> [WHAT TO WORK ON]
Return the records, each one exactly as written.

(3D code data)
- - - - -

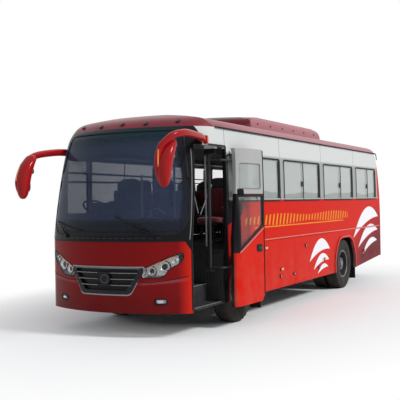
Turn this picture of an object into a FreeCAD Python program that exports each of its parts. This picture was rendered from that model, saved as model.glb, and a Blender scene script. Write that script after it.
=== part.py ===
import FreeCAD, Part
import math
import os

# Coach bus, millimetres. X runs forward, Y to the left (door side), Z up.
# The origin is on the ground, on the centreline, midway between tail and mirror heads.
# "Back" is a distance behind the nose of the body.

# Body shell
BODY_LENGTH = 10000.0
BODY_WIDTH = 2500.0
ROOF_Z = 3185.0
GUTTER_Z = 2944.0
BELT_Z = 1898.0
SILL_Z = 381.0
TAIL_SILL_Z = 512.0
SKIRT_Z = 300.0
WALL = 40.0
SEAM = 6.0
SHELL_TOP_Z = 3206.0
GUTTER_TUCK = 25.0
OVERRUN = 200.0
TOUCH = 0.001
MIRROR_REACH = 480.0
HALF_WIDTH = BODY_WIDTH / 2
NOSE_X = (BODY_LENGTH + MIRROR_REACH) / 2 - MIRROR_REACH

# Plan curves of nose and tail, and the cross curve of the roof
NOSE_BOW_RADIUS = 2150.0
NOSE_CORNER_RADIUS = 360.0
NOSE_CORNER_TOP_RADIUS = 500.0
TAIL_BOW_RADIUS = 6200.0
TAIL_CORNER_RADIUS = 250.0
ROOF_BOW_RADIUS = 5424.0
ROOF_CORNER_RADIUS = 300.0
ROOF_FLARE = 15.0
NOSE_LEAN = 1350.0
TAIL_LEAN = 1100.0
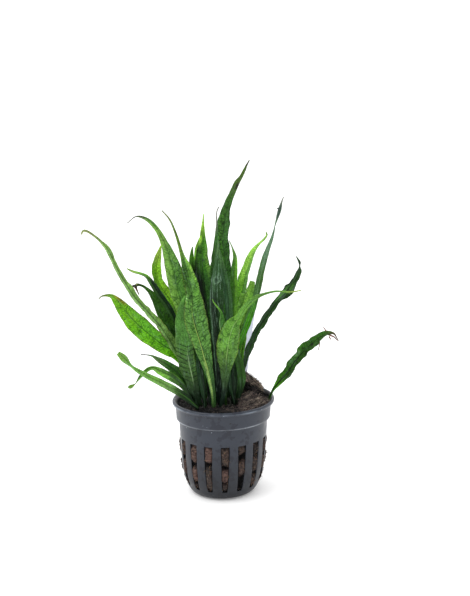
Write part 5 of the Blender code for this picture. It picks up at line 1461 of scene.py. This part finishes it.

- - - - -

> [WRITTEN SOLUTION]
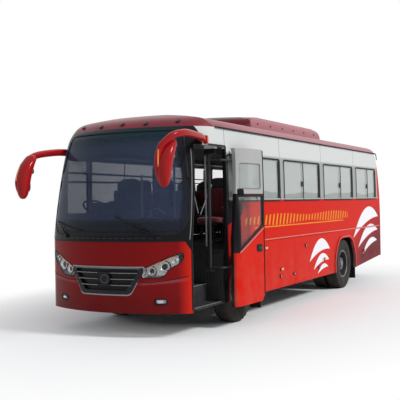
Turn this picture of an object into a FreeCAD Python program that exports each of its parts. This picture was rendered from that model, saved as model.glb, and a Blender scene script. Write that script after it.
=== part.py ===
import FreeCAD, Part
import math
import os

# Coach bus, millimetres. X runs forward, Y to the left (door side), Z up.
# The origin is on the ground, on the centreline, midway between tail and mirror heads.
# "Back" is a distance behind the nose of the body.

# Body shell
BODY_LENGTH = 10000.0
BODY_WIDTH = 2500.0
ROOF_Z = 3185.0
GUTTER_Z = 2944.0
BELT_Z = 1898.0
SILL_Z = 381.0
TAIL_SILL_Z = 512.0
SKIRT_Z = 300.0
WALL = 40.0
SEAM = 6.0
SHELL_TOP_Z = 3206.0
GUTTER_TUCK = 25.0
OVERRUN = 200.0
TOUCH = 0.001
MIRROR_REACH = 480.0
HALF_WIDTH = BODY_WIDTH / 2
NOSE_X = (BODY_LENGTH + MIRROR_REACH) / 2 - MIRROR_REACH

# Plan curves of nose and tail, and the cross curve of the roof
NOSE_BOW_RADIUS = 2150.0
NOSE_CORNER_RADIUS = 360.0
NOSE_CORNER_TOP_RADIUS = 500.0
TAIL_BOW_RADIUS = 6200.0
TAIL_CORNER_RADIUS = 250.0
ROOF_BOW_RADIUS = 5424.0
ROOF_CORNER_RADIUS = 300.0
ROOF_FLARE = 15.0
NOSE_LEAN = 1350.0
TAIL_LEAN = 1100.0
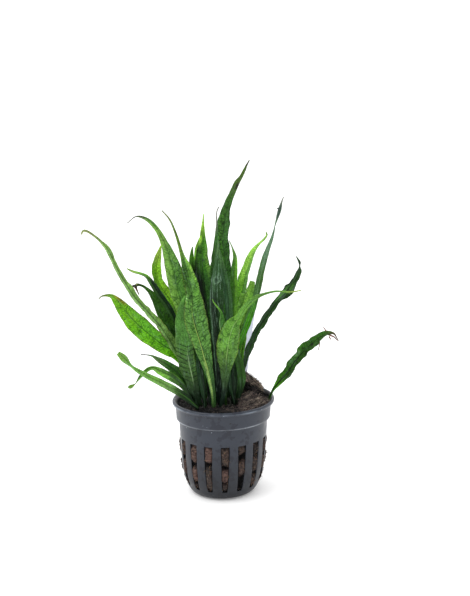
Write part 5 of the Blender code for this picture. It picks up at line 1461 of scene.py. This part finishes it.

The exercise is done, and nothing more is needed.